In a nutshell, what was the sermon about?
Shutting oneself away for Jesus to possess us so that we can be the people who can go out and make the world the place it should be the Kingdom of God, which will ultimately be a party!
Which part of the service was like being in heaven?
Chocolate raining down from the heavens. Everyone sharing the food they had brought with total strangers. And being at a service with thousands of people all committed to the idea that justice for the world's poor is at the very heart of the faith and not a minor optional extra.
And which part was like being in... er... the other place?
In a service of this size everyone will find something hellish. But no single thing was considered to have the whiff of sulphur by our whole group.

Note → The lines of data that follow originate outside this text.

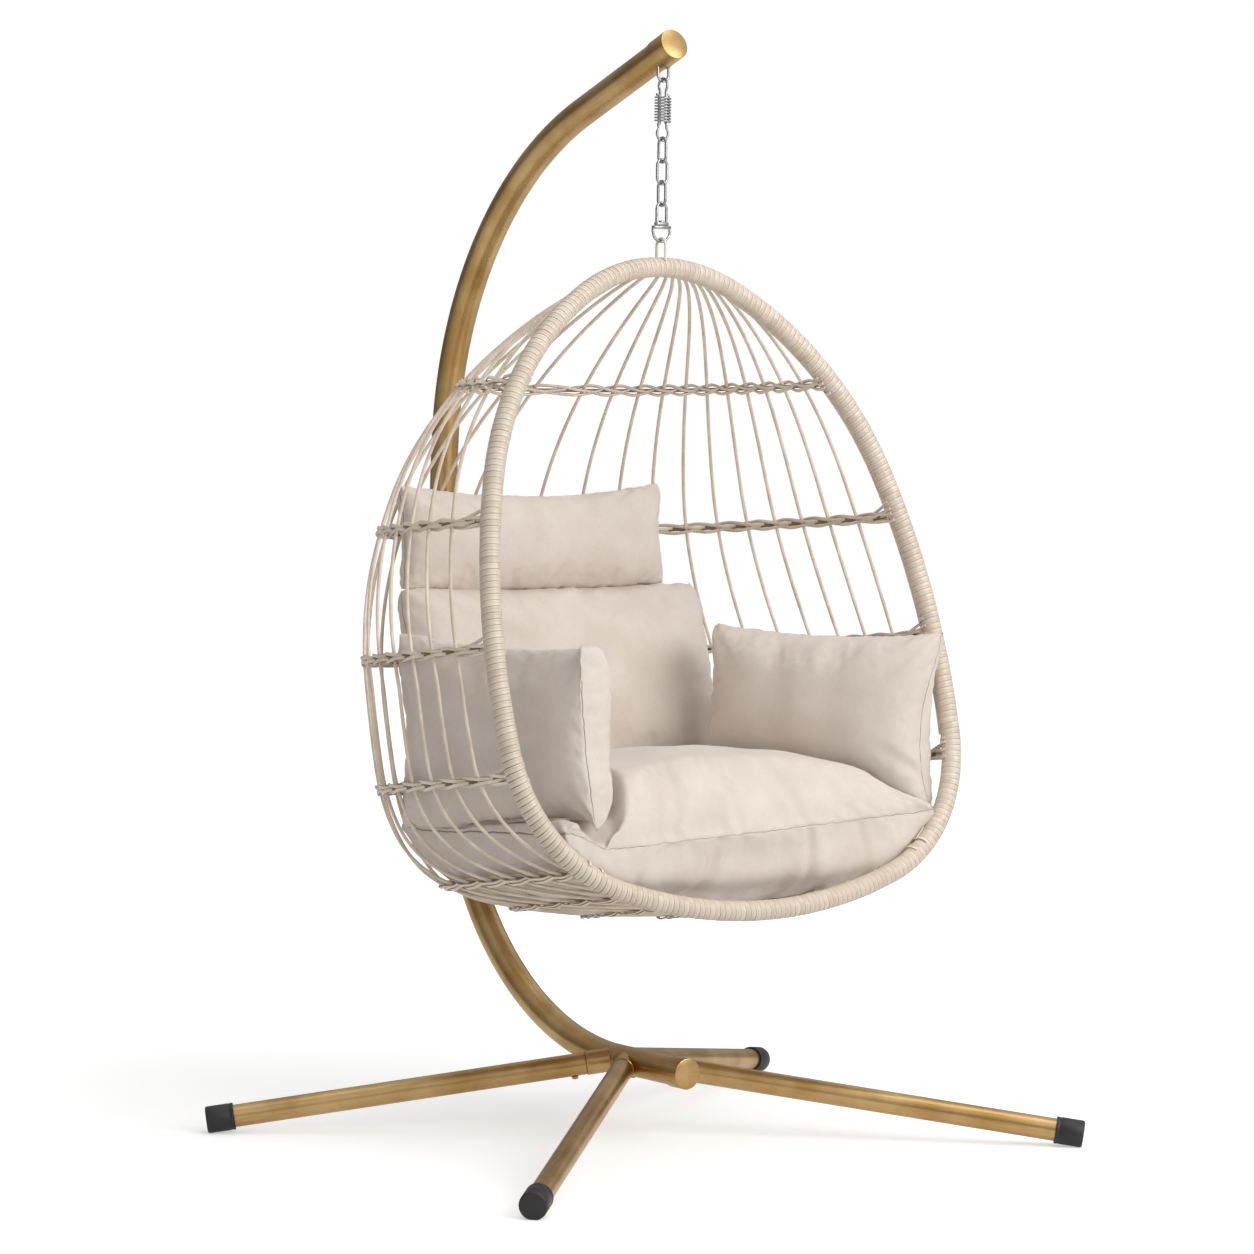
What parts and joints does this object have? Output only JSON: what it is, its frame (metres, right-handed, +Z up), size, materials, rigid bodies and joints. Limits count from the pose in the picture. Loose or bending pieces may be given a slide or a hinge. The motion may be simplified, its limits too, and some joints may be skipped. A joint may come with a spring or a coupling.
{
  "type": "hanging_egg_chair",
  "caption": "Hanging egg chair: woven pale-rattan basket with cushions on a spring, chain and swivel hook under a C-shaped gold tube stand with four legs.",
  "frame": {"origin": "on the floor under the centre of the whole outline", "axes": "+Z up, the basket opens towards -Y, the mast stands at +Y, +X is the sitter's left"},
  "size_m": [1.2736, 1.193, 1.95],
  "materials": {
    "gold": "brushed champagne gold, satin",
    "rubber": "matt",
    "chain": "zinc-plated, bright",
    "rim_steel": "matt",
    "rattan": "satin woven strand",
    "fabric": "plain weave, matt"
  },
  "bodies": {
    "stand": {"mast_base": "gold", "mast_lower": "gold", "mast_upper": "gold", "mast_low_cap": "gold", "mast_top_cap": "gold", "mast_screws": "gold", "leg_front_left": "gold", "leg_front_right": "gold", "leg_rear_left": "gold", "leg_rear_right": "gold", "foot_front_left": "rubber", "foot_front_right": "rubber", "foot_rear_left": "rubber", "foot_rear_right": "rubber", "leg_bolts": "gold", "hanging_eye": "chain"},
    "upper_bar": {"upper_drawbar": "chain", "spring_coil": "chain"},
    "lower_bar": {"lower_drawbar": "chain"},
    "link_1": {"chain_link_1": "chain"},
    "link_2": {"chain_link_2": "chain"},
    "link_3": {"chain_link_3": "chain"},
    "swivel": {"swivel_eye": "chain"},
    "hook": {"swivel_pin": "chain", "swivel_hook": "chain"},
    "gate": {"hook_gate": "chain"},
    "basket": {"rim_eyelet": "rattan", "rim_tube": "rim_steel", "rim_wrap": "rattan", "rim_side_rods": "rattan", "ribs_left": "rattan", "ribs_right": "rattan", "hoop_1": "rattan", "hoop_2": "rattan", "hoop_3": "rattan", "hoop_4": "rattan", "hoop_5": "rattan", "hoop_6": "rattan", "hoop_7": "rattan", "hoop_8": "rattan", "seat_cushion": "fabric", "back_cushion": "fabric", "head_cushion": "fabric", "arm_pillow_left": "fabric", "arm_pillow_right": "fabric"}
  },
  "joints": [
    {"name": "swing_fore_aft", "type": "hinge", "parent": "stand", "child": "upper_bar", "pos_m": [0, -0.10087, 1.86091], "axis": [1, 0, 0], "range_deg": [-10, 3]},
    {"name": "spring_travel", "type": "slide", "parent": "upper_bar", "child": "lower_bar", "axis": [0, 0, -1], "range_m": [0, 0.012], "stiffness_N_per_m": 20000, "springref_m": -0.012, "deforming": ["spring_coil"]},
    {"name": "link_1_sway", "type": "hinge", "parent": "lower_bar", "child": "link_1", "pos_m": [0, -0.10087, 1.76318], "axis": [0, 1, 0], "range_deg": [-1, 1]},
    {"name": "link_2_swing", "type": "hinge", "parent": "link_1", "child": "link_2", "pos_m": [0, -0.10087, 1.72548], "axis": [1, 0, 0], "range_deg": [-1, 1]},
    {"name": "link_3_sway", "type": "hinge", "parent": "link_2", "child": "link_3", "pos_m": [0, -0.10087, 1.68778], "axis": [0, 1, 0], "range_deg": [-1, 1]},
    {"name": "swivel_swing", "type": "hinge", "parent": "link_3", "child": "swivel", "pos_m": [0, -0.10087, 1.65008], "axis": [1, 0, 0], "range_deg": [-1, 1]},
    {"name": "basket_spin", "type": "hinge", "parent": "swivel", "child": "hook", "pos_m": [0, -0.10087, 1.61308], "axis": [0, 0, 1], "continuous": true},
    {"name": "hook_gate_open", "type": "hinge", "parent": "hook", "child": "gate", "pos_m": [0.0185, -0.10087, 1.60096], "axis": [0, 1, 0], "range_deg": [0, 25], "stiffness_Nm_per_rad": 0.01, "springref_deg": -28.65},
    {"name": "basket_tilt", "type": "hinge", "parent": "hook", "child": "basket", "pos_m": [0, -0.10087, 1.58776], "axis": [0, 1, 0], "range_deg": [-8, 8]}
  ]
}
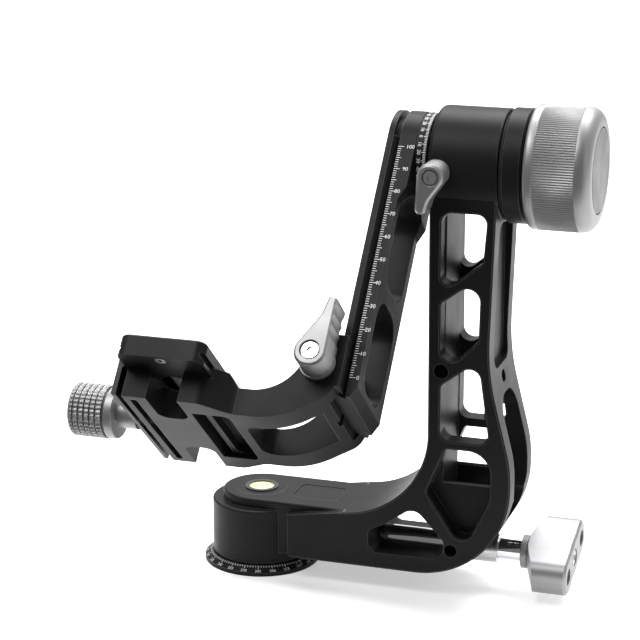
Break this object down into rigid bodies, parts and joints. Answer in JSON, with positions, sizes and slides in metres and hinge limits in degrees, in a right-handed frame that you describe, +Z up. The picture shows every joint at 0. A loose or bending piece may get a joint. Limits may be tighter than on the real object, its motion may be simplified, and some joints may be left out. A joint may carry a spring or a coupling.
{
  "type": "gimbal tripod head",
  "caption": "Black gimbal tripod head with an L-shaped frame, a swinging arm with a sliding cradle and quick-release plate, a silver drag knob, lock levers and a wing knob.",
  "frame": {"origin": "on the pan axis, in the bottom face of the base disc", "axes": "+Z up along the pan axis; +X parallel to the tilt axis, towards the drag knob; +Y away from the side with the two lock levers"},
  "size_m": [0.1924, 0.1353, 0.205],
  "materials": {
    "black_body": "satin",
    "black_parts": "satin",
    "silver": "satin",
    "steel": "satin",
    "chrome": "polished",
    "rubber": "matte",
    "bush_metal": "satin",
    "nylon": "matte",
    "ring_black": "gloss",
    "vial": "gloss"
  },
  "bodies": {
    "base": {"base_disc": "black_body", "tripod_bush": "steel", "pan_spindle": "steel", "pan_bearing_inner_race": "steel", "pan_nut": "steel"},
    "frame": {"main_frame": "black_body", "pan_thrust_washer": "nylon", "pan_bearing_outer_race": "steel", "pan_bearing_balls": "steel", "hub_cap": "black_body", "level_ring": "ring_black", "level_vial": "vial", "badge_plate": "black_body", "frame_screw": "black_parts", "tilt_bearing_left_outer_race": "steel", "tilt_bearing_right_outer_race": "steel", "tilt_bearing_left_balls": "steel", "tilt_bearing_right_balls": "steel", "friction_disc": "rubber", "rod_bush": "bush_metal", "pan_brake_shoe": "nylon", "tilt_lock_plug": "nylon"},
    "pan_lock": {"pan_lock_rod": "chrome", "pan_lock_knob": "silver", "pan_knob_collar": "silver", "pan_knob_screw": "steel"},
    "swing": {"swing_arm": "black_body", "tilt_scale_ring": "black_body", "tilt_shaft": "steel", "tilt_bearing_left_inner_race": "steel", "tilt_bearing_right_inner_race": "steel", "arm_screw": "black_parts", "arm_stop_screw": "black_parts", "drag_collar": "black_body"},
    "drag_control": {"tilt_drag_knob": "silver", "knob_end_cap": "silver", "drag_washer": "rubber"},
    "tilt_lock": {"tilt_lock_lever": "silver", "tilt_lock_lever_screw": "steel", "tilt_lock_lever_stud": "steel"},
    "cradle": {"cradle_bracket": "black_body", "rail_gib": "black_parts"},
    "cradle_lock": {"cradle_lock_lever": "silver", "cradle_lock_lever_screw": "steel", "cradle_lock_lever_stud": "steel"},
    "jaw": {"clamp_jaw": "black_parts", "clamp_guide_pins": "steel"},
    "jaw_control": {"clamp_knob": "silver", "clamp_screw": "steel"},
    "plate": {"quick_release_plate": "black_body", "plate_pads": "rubber", "plate_stop_screws": "steel"},
    "camera_fixing": {"camera_screw": "steel"}
  },
  "joints": [
    {"name": "pan", "type": "hinge", "parent": "base", "child": "frame", "pos_m": [0, 0, 0.018], "axis": [0, 0, 1], "continuous": true},
    {"name": "pan_lock_turn", "type": "hinge", "parent": "frame", "child": "pan_lock", "pos_m": [0.12, 0, 0.0162], "axis": [1, 0, 0], "range_deg": [-30, 270]},
    {"name": "tilt", "type": "hinge", "parent": "frame", "child": "swing", "pos_m": [0.09, 0, 0.18], "axis": [1, 0, 0], "continuous": true},
    {"name": "drag_turn", "type": "hinge", "parent": "swing", "child": "drag_control", "pos_m": [0.13, 0, 0.18], "axis": [1, 0, 0], "range_deg": [-30, 270]},
    {"name": "tilt_lock_turn", "type": "hinge", "parent": "frame", "child": "tilt_lock", "pos_m": [0.0822, -0.03, 0.18], "axis": [0, 1, 0], "range_deg": [-75, 8]},
    {"name": "cradle_slide", "type": "slide", "parent": "swing", "child": "cradle", "axis": [0, 0.6428, 0.766], "range_m": [-0.005, 0.08]},
    {"name": "cradle_lock_turn", "type": "hinge", "parent": "cradle", "child": "cradle_lock", "pos_m": [0.054, -0.092, 0.1217], "axis": [0, 0.766, -0.6428], "range_deg": [-70, 20]},
    {"name": "jaw_knob_turn", "type": "hinge", "parent": "jaw", "child": "jaw_control", "pos_m": [-0.04, -0.07842, 0.08654], "axis": [-1, 0, 0], "range_deg": [0, 1800]},
    {"name": "jaw_slide", "type": "slide", "parent": "cradle", "child": "jaw", "axis": [-1, 0, 0], "range_m": [0, 0.005]},
    {"name": "plate_slide", "type": "slide", "parent": "cradle", "child": "plate", "axis": [0, 0.766, -0.6428], "range_m": [-0.02, 0.02]},
    {"name": "camera_screw_turn", "type": "hinge", "parent": "plate", "child": "camera_fixing", "pos_m": [-0.00155, -0.07172, 0.0992], "axis": [0, 0.6428, 0.766], "continuous": true}
  ],
  "couplings": [
    {"joint": "jaw_knob_turn", "follows": "jaw_slide", "rad_per_m": 6283}
  ]
}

All whiffs of sulphur were probably from our own prejudices rather than the service itself.
What happened when you hung around after the service looking lost?
Lost? In a crowd of friends this big?
How would you describe the after-service coffee?
We provided our own wine and bottle-conditioned real ale while typing up this report in a camper van.
How would you feel about making this church your regular (where 10 = ecstatic, 0 = terminal)?
10 Although it's not really possible as it only happens once a year and this is a festival, not a church. A service like this at a real-life church would probably also get a 10, but doing something this good every week would be impossibly demanding.
Did the service make you feel glad to be a Christian?
What one thing will you remember about all this in seven days' time?
The typo in the service sheet to end all typos "One day soon there'll be fields for the poo" which had nothing to do with alternatives to the portaloos. And singing "Amazing Grace" to an African drum rhythm.